A factor can be initialised using the function ‘factor().’ There are built-in functions available that operate on factor objects. For example, the built-in function ‘levels()’ can be used to identify the unique categories inside the vector. Factor objects can also be modified using indexes. A factor data structure will be important when we deal with categorical type data such as gender, education level, blood type, etc.

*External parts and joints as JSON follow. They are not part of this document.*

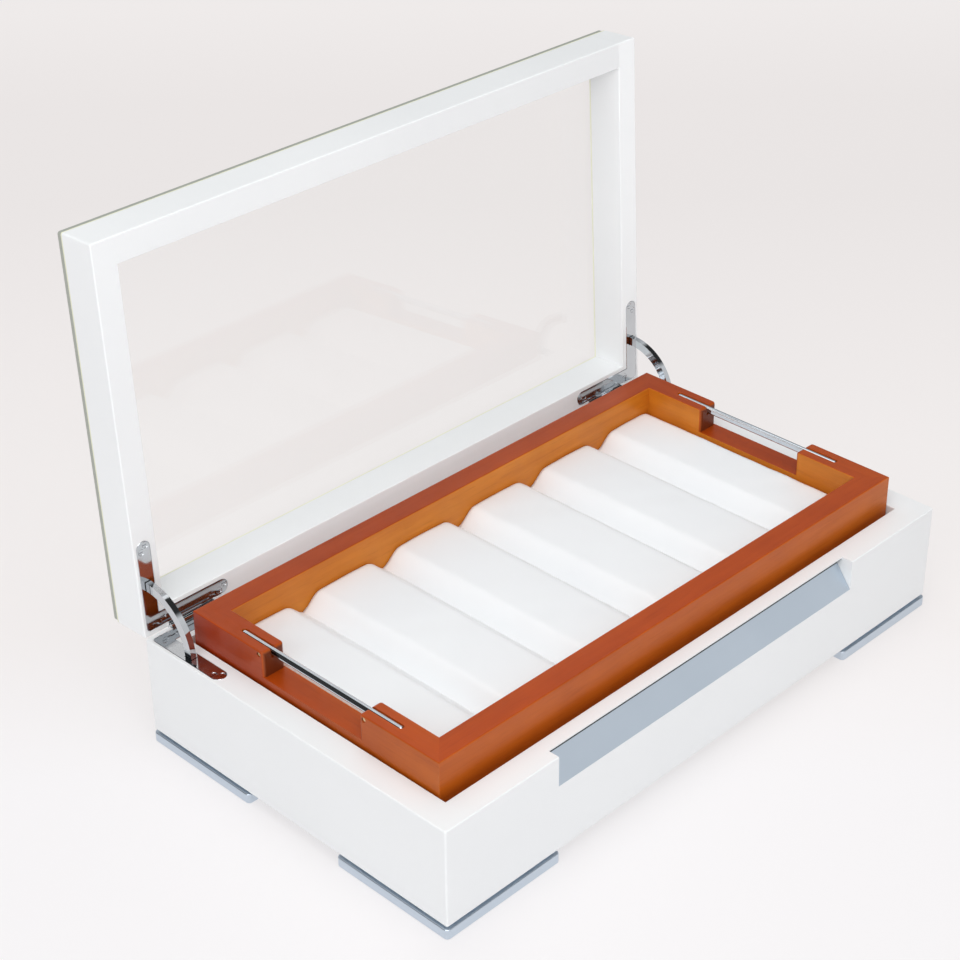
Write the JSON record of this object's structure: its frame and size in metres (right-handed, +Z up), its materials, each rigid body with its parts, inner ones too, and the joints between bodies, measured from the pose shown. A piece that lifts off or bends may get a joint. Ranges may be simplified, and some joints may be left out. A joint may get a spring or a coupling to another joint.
{
  "type": "pen collector chest",
  "caption": "Low white lacquered display chest with a glazed frame lid held by quadrant hinges, a lift-out wooden tray with a ridged pen cushion, a front grip notch and metal corner feet.",
  "frame": {"origin": "on the table, under the middle of the box that bounds the open chest", "axes": "+X to the chest's right seen from the front, along its length; +Y from the grip notch in the front to the hinges in the back; +Z up"},
  "size_m": [0.4012, 0.2664, 0.2947],
  "materials": {
    "white_lacquer": "satin white lacquer, slightly pebbled",
    "ledge_wood": "raw sanded",
    "panel_wood": "raw plywood",
    "tray_wood": "reddish brown wood under satin lacquer",
    "white_leather": "smooth satin over soft padding",
    "felt": "pale grey felt",
    "bright_metal": "fine satin with a cool tint",
    "hinge_chrome": "polished",
    "bar_chrome": "polished",
    "pin_brass": "polished",
    "plain_steel": "plain zinc plated",
    "clear_glass": "clear float glass with a grey-green edge"
  },
  "bodies": {
    "base": {"base_front_wall": "white_lacquer", "base_back_wall": "white_lacquer", "base_left_wall": "white_lacquer", "base_right_wall": "white_lacquer", "base_bottom_panel": "white_lacquer", "well_floor_liner": "felt", "left_tray_ledge": "ledge_wood", "right_tray_ledge": "ledge_wood", "front_tray_ledge": "ledge_wood", "back_tray_ledge": "ledge_wood", "grip_plate": "bright_metal", "front_left_foot": "bright_metal", "front_right_foot": "bright_metal", "back_left_foot": "bright_metal", "back_right_foot": "bright_metal", "foot_pads": "felt", "foot_screws": "plain_steel", "left_base_leaf": "hinge_chrome", "right_base_leaf": "hinge_chrome", "left_base_leaf_screws": "hinge_chrome", "right_base_leaf_screws": "hinge_chrome", "left_hinge_pin": "hinge_chrome", "right_hinge_pin": "hinge_chrome"},
    "lid": {"lid_front_rail": "white_lacquer", "lid_hinge_rail": "white_lacquer", "lid_left_stile": "white_lacquer", "lid_right_stile": "white_lacquer", "lid_glass": "clear_glass", "left_lid_leaf": "hinge_chrome", "right_lid_leaf": "hinge_chrome", "left_lid_leaf_screws": "hinge_chrome", "right_lid_leaf_screws": "hinge_chrome"},
    "left_stay_arm": {"left_stay": "hinge_chrome"},
    "right_stay_arm": {"right_stay": "hinge_chrome"},
    "tray": {"tray_front_rail": "tray_wood", "tray_back_rail": "tray_wood", "tray_left_rail": "tray_wood", "tray_right_rail": "tray_wood", "tray_bottom_panel": "panel_wood", "pen_cushion": "white_leather", "left_lifting_bar": "bar_chrome", "right_lifting_bar": "bar_chrome", "left_bar_pins": "pin_brass", "right_bar_pins": "pin_brass"}
  },
  "joints": [
    {"name": "lid_hinge", "type": "hinge", "parent": "base", "child": "lid", "pos_m": [0, 0.09437, 0.068], "axis": [-1, 0, 0], "range_deg": [-92.8, 0]},
    {"name": "left_stay_swing", "type": "hinge", "parent": "base", "child": "left_stay_arm", "pos_m": [0, 0.09437, 0.068], "axis": [-1, 0, 0], "range_deg": [-65, 0]},
    {"name": "right_stay_swing", "type": "hinge", "parent": "base", "child": "right_stay_arm", "pos_m": [0, 0.09437, 0.068], "axis": [-1, 0, 0], "range_deg": [-65, 0]},
    {"name": "tray_lift", "type": "slide", "parent": "base", "child": "tray", "axis": [0, 0, 1], "range_m": [0, 0.06]}
  ],
  "couplings": [
    {"joint": "left_stay_swing", "follows": "lid_hinge", "ratio": 0.6996},
    {"joint": "right_stay_swing", "follows": "lid_hinge", "ratio": 0.6996}
  ]
}
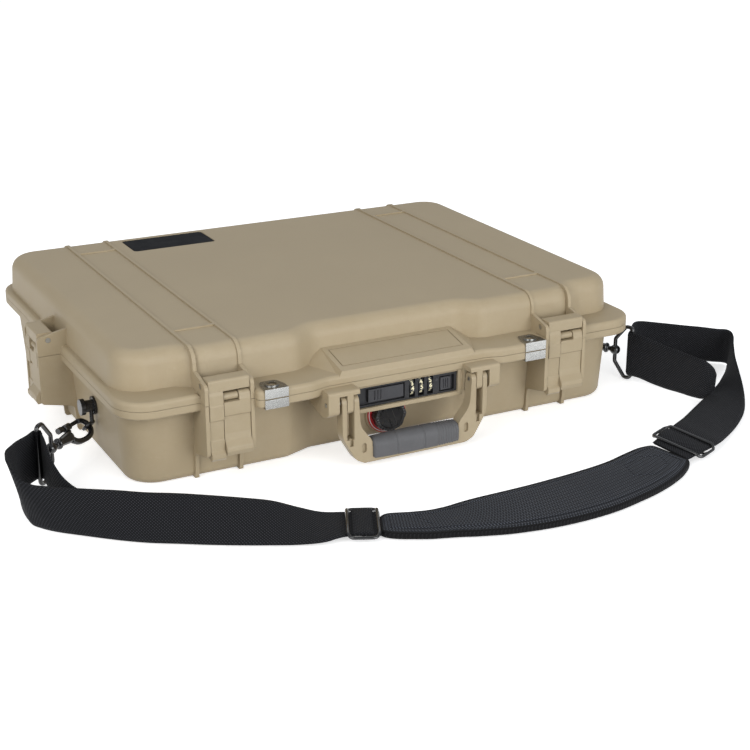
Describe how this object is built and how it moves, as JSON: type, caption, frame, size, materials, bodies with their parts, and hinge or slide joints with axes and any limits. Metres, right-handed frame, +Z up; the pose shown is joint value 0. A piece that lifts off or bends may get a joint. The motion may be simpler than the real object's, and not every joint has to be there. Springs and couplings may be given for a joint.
{
  "type": "laptop hard case",
  "caption": "Hard protective laptop case with a hinged lid, double-throw latches, folding handle, combination lock, pressure valve, padlock plates and padded shoulder strap",
  "frame": {"origin": "centre of the base's flat underside, on the surface it stands on", "axes": "+X to the right seen from the handle side, -Y towards the handle and latches, +Z up through the lid"},
  "size_m": [0.7659, 0.6227, 0.1215],
  "materials": {
    "case_plastic": "fine matte texture",
    "latch_plastic": "fine matte texture",
    "foam": "open cell foam",
    "steel": "brushed",
    "pin_steel": "ground",
    "lock_plastic": "satin black",
    "red_plastic": "satin red",
    "valve_plastic": "satin black",
    "seal_rubber": "matte black",
    "grip_rubber": "matte grey",
    "hook_plastic": "gloss black",
    "strap_webbing": "woven black webbing",
    "pad_fabric": "woven dark blue-grey twill"
  },
  "bodies": {
    "base": {"base_shell": "case_plastic", "base_foam": "foam", "hasp_base": "steel", "handle_pins": "pin_steel", "lock_housing": "lock_plastic", "dial_axle": "pin_steel", "valve_ring": "red_plastic", "hinge_pins": "pin_steel", "strap_studs": "case_plastic", "snap_hook_left": "hook_plastic", "snap_hook_right": "hook_plastic", "strap_ring_left": "hook_plastic", "strap_ring_right": "hook_plastic", "slider_left": "hook_plastic", "slider_right": "hook_plastic", "webbing_left": "strap_webbing", "webbing_right": "strap_webbing", "shoulder_pad": "pad_fabric"},
    "lid": {"lid_shell": "case_plastic", "lid_seal": "seal_rubber", "lid_foam": "foam", "hasp_lid": "steel", "latch_pins": "pin_steel", "lock_strike": "steel"},
    "latch_front_left": {"latch_jaw_front_left": "latch_plastic", "lever_pin_front_left": "pin_steel"},
    "lever_front_left": {"latch_lever_front_left": "latch_plastic"},
    "latch_front_right": {"latch_jaw_front_right": "latch_plastic", "lever_pin_front_right": "pin_steel"},
    "lever_front_right": {"latch_lever_front_right": "latch_plastic"},
    "latch_side_left": {"latch_jaw_side_left": "latch_plastic", "lever_pin_side_left": "pin_steel"},
    "lever_side_left": {"latch_lever_side_left": "latch_plastic"},
    "latch_side_right": {"latch_jaw_side_right": "latch_plastic", "lever_pin_side_right": "pin_steel"},
    "lever_side_right": {"latch_lever_side_right": "latch_plastic"},
    "handle": {"handle_frame": "case_plastic", "handle_grip": "grip_rubber"},
    "dial_1": {"lock_dial_1": "lock_plastic"},
    "dial_2": {"lock_dial_2": "lock_plastic"},
    "dial_3": {"lock_dial_3": "lock_plastic"},
    "lock_slide": {"lock_slide": "lock_plastic"},
    "lock_button": {"lock_button": "lock_plastic"},
    "reset_button": {"reset_button": "steel"},
    "valve": {"valve_knob": "valve_plastic"},
    "gate_left": {"hook_gate_left": "hook_plastic"},
    "gate_right": {"hook_gate_right": "hook_plastic"}
  },
  "joints": [
    {"name": "lid_hinge", "type": "hinge", "parent": "base", "child": "lid", "pos_m": [0, 0.203, 0.07815], "axis": [-1, 0, 0], "range_deg": [0, 105]},
    {"name": "latch_swing_front_left", "type": "hinge", "parent": "lid", "child": "latch_front_left", "pos_m": [-0.1702, -0.206, 0.093], "axis": [-1, 0, 0], "range_deg": [0, 95]},
    {"name": "lever_throw_front_left", "type": "hinge", "parent": "latch_front_left", "child": "lever_front_left", "pos_m": [-0.1702, -0.2119, 0.083], "axis": [-1, 0, 0], "range_deg": [0, 85]},
    {"name": "latch_swing_front_right", "type": "hinge", "parent": "lid", "child": "latch_front_right", "pos_m": [0.1702, -0.206, 0.093], "axis": [-1, 0, 0], "range_deg": [0, 95]},
    {"name": "lever_throw_front_right", "type": "hinge", "parent": "latch_front_right", "child": "lever_front_right", "pos_m": [0.1702, -0.2119, 0.083], "axis": [-1, 0, 0], "range_deg": [0, 85]},
    {"name": "latch_swing_side_left", "type": "hinge", "parent": "lid", "child": "latch_side_left", "pos_m": [-0.273, -0.0072, 0.093], "axis": [0, 1, 0], "range_deg": [0, 95]},
    {"name": "lever_throw_side_left", "type": "hinge", "parent": "latch_side_left", "child": "lever_side_left", "pos_m": [-0.2789, -0.0072, 0.083], "axis": [0, 1, 0], "range_deg": [0, 85]},
    {"name": "latch_swing_side_right", "type": "hinge", "parent": "lid", "child": "latch_side_right", "pos_m": [0.273, -0.0072, 0.093], "axis": [0, -1, 0], "range_deg": [0, 95]},
    {"name": "lever_throw_side_right", "type": "hinge", "parent": "latch_side_right", "child": "lever_side_right", "pos_m": [0.2789, -0.0072, 0.083], "axis": [0, -1, 0], "range_deg": [0, 85]},
    {"name": "handle_swing", "type": "hinge", "parent": "base", "child": "handle", "pos_m": [0, -0.229, 0.0645], "axis": [-1, 0, 0], "range_deg": [0, 100]},
    {"name": "dial_turn_1", "type": "hinge", "parent": "base", "child": "dial_1", "pos_m": [0.0056, -0.2095, 0.06], "axis": [1, 0, 0], "continuous": true},
    {"name": "dial_turn_2", "type": "hinge", "parent": "base", "child": "dial_2", "pos_m": [0.0149, -0.2095, 0.06], "axis": [1, 0, 0], "continuous": true},
    {"name": "dial_turn_3", "type": "hinge", "parent": "base", "child": "dial_3", "pos_m": [0.0242, -0.2095, 0.06], "axis": [1, 0, 0], "continuous": true},
    {"name": "bolt_slide", "type": "slide", "parent": "base", "child": "lock_slide", "axis": [-1, 0, 0], "range_m": [0, 0.008]},
    {"name": "release_slide", "type": "slide", "parent": "base", "child": "lock_button", "axis": [1, 0, 0], "range_m": [0, 0.003], "stiffness_N_per_m": 150},
    {"name": "reset_press", "type": "slide", "parent": "base", "child": "reset_button", "axis": [0, 1, 0], "range_m": [0, 0.001], "stiffness_N_per_m": 150},
    {"name": "valve_turn", "type": "hinge", "parent": "base", "child": "valve", "pos_m": [0, -0.18, 0.024], "axis": [0, -1, 0], "range_deg": [0, 270]},
    {"name": "gate_slide_left", "type": "slide", "parent": "base", "child": "gate_left", "axis": [-0.7793, -0.6266, 0], "range_m": [0, 0.008], "stiffness_N_per_m": 150},
    {"name": "gate_slide_right", "type": "slide", "parent": "base", "child": "gate_right", "axis": [0.4195, -0.9078, 0], "range_m": [0, 0.008], "stiffness_N_per_m": 150}
  ]
}
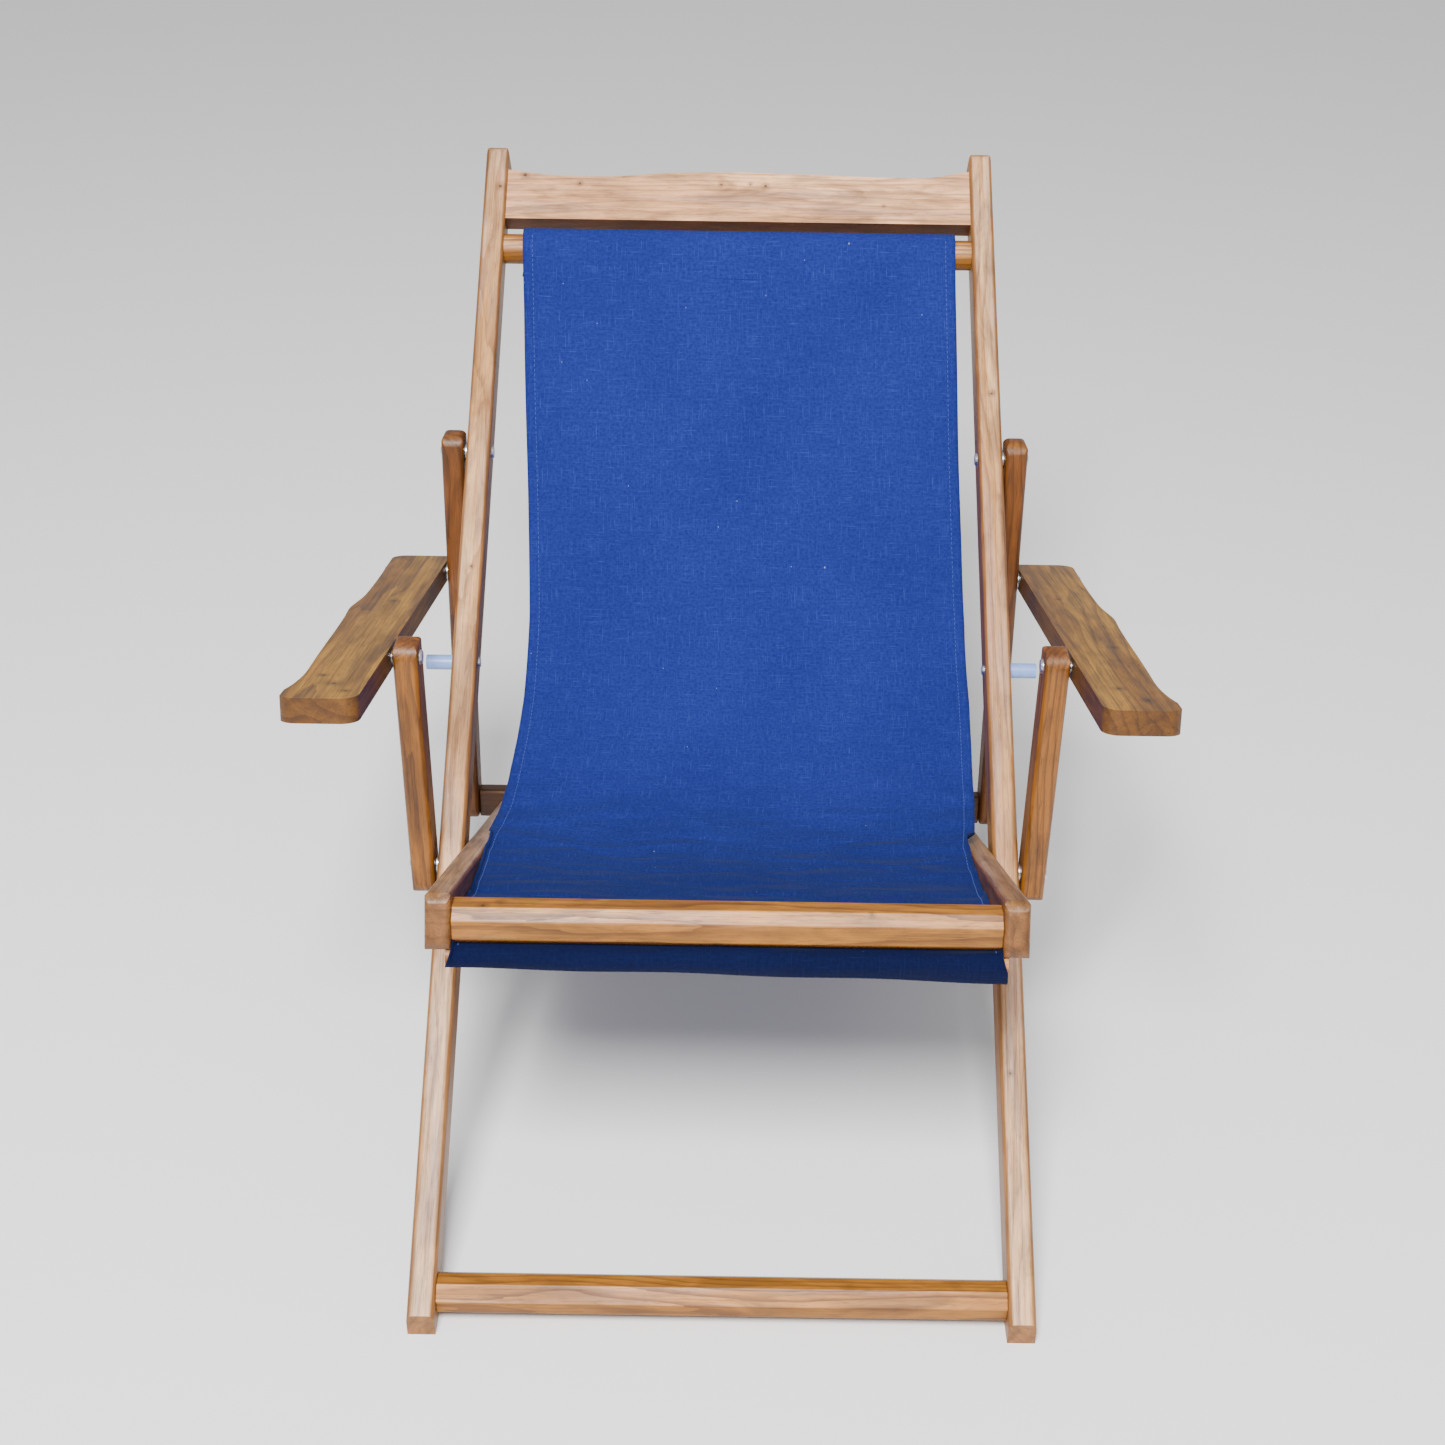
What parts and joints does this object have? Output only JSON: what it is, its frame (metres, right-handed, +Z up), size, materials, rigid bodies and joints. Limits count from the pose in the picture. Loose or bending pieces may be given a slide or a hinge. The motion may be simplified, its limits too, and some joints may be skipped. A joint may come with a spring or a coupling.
{
  "type": "folding deck chair",
  "caption": "Folding wooden deck chair with a cloth sling seat, swinging arms and a prop frame that folds up against the back.",
  "frame": {"origin": "on the floor, midway across the chair and midway between its front toe and its top end", "axes": "+X to the right of someone facing the back of the seat, +Y from the front feet to the top of the back, +Z up"},
  "size_m": [0.7522, 1.0352, 0.75],
  "materials": {
    "pale_wood": "oiled, satin, straight grain",
    "warm_wood": "oiled, satin, warm brown grain",
    "arm_wood": "oiled, satin, dark wavy grain",
    "steel": "zinc plated",
    "white_nylon": "moulded, slightly glossy",
    "blue_cloth": "plain woven canvas"
  },
  "bodies": {
    "main_frame": {"main_stile_left": "pale_wood", "main_stile_right": "pale_wood", "top_rail": "pale_wood", "sling_dowel": "warm_wood", "bottom_rail": "warm_wood", "seat_pivot_bolts": "steel", "seat_pivot_nuts": "steel", "seat_pivot_washers": "steel", "prop_pivot_bolts": "steel", "prop_pivot_nuts": "steel", "prop_pivot_washers": "steel", "fold_stop_pegs": "white_nylon", "peg_screws": "steel", "sling": "blue_cloth"},
    "seat_frame": {"seat_rail_left": "warm_wood", "seat_rail_right": "warm_wood", "seat_front_rail": "warm_wood", "seat_rear_stretcher": "warm_wood", "hem_rod": "warm_wood"},
    "prop_frame": {"prop_stile_left": "warm_wood", "prop_stile_right": "warm_wood", "prop_crossbar": "warm_wood"},
    "post_left": {"arm_post_left": "warm_wood", "arm_front_bolt_left": "steel", "arm_front_washer_left": "steel"},
    "armrest_left": {"arm_left": "arm_wood", "arm_front_insert_left": "steel", "arm_rear_bolt_left": "steel", "arm_rear_dome_nut_left": "steel", "arm_rear_washers_left": "steel"},
    "post_right": {"arm_post_right": "warm_wood", "arm_front_bolt_right": "steel", "arm_front_washer_right": "steel"},
    "armrest_right": {"arm_right": "arm_wood", "arm_front_insert_right": "steel", "arm_rear_bolt_right": "steel", "arm_rear_dome_nut_right": "steel", "arm_rear_washers_right": "steel"}
  },
  "joints": [
    {"name": "prop_fold", "type": "hinge", "parent": "main_frame", "child": "prop_frame", "pos_m": [0, 0.20518, 0.51935], "axis": [1, 0, 0], "range_deg": [0, 134]},
    {"name": "seat_fold", "type": "hinge", "parent": "main_frame", "child": "seat_frame", "pos_m": [0, -0.16188, 0.25559], "axis": [1, 0, 0], "range_deg": [0, 56.58], "deforming": ["sling"]},
    {"name": "post_swing_left", "type": "hinge", "parent": "main_frame", "child": "post_left", "pos_m": [0, -0.16188, 0.25559], "axis": [1, 0, 0], "range_deg": [-46.61, 0]},
    {"name": "arm_tilt_left", "type": "hinge", "parent": "prop_frame", "child": "armrest_left", "pos_m": [0, 0.18538, 0.38682], "axis": [1, 0, 0], "range_deg": [-86.58, 0]},
    {"name": "post_swing_right", "type": "hinge", "parent": "main_frame", "child": "post_right", "pos_m": [0, -0.16188, 0.25559], "axis": [1, 0, 0], "range_deg": [-46.61, 0]},
    {"name": "arm_tilt_right", "type": "hinge", "parent": "prop_frame", "child": "armrest_right", "pos_m": [0, 0.18538, 0.38682], "axis": [1, 0, 0], "range_deg": [-86.58, 0]}
  ],
  "couplings": [
    {"joint": "seat_fold", "follows": "prop_fold", "ratio": 0.42},
    {"joint": "post_swing_left", "follows": "prop_fold", "ratio": -0.34558},
    {"joint": "arm_tilt_left", "follows": "prop_fold", "ratio": -0.64386},
    {"joint": "post_swing_right", "follows": "prop_fold", "ratio": -0.34558},
    {"joint": "arm_tilt_right", "follows": "prop_fold", "ratio": -0.64386}
  ]
}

# Create a factor for storing a list of genders
gender = factor(c('Male', 'Male', 'Female', 'Female'))
print(gender)
## [1] Male Male Female Female
## Levels: Female Male
# In-built functions on factors
levels(gender)
## [1] "Female" "Male"
# Modify a gender
gender[1] = 'Female'
print(gender)
## [1] Female Male Female Female
## Levels: Female Male
The lines 1 and 2 display the factor object named ‘gender’. Line 3 displays the output of the function ‘levels()’ which are the unique categories within the object. The lines 4 and 5 display the factor object after it is modified.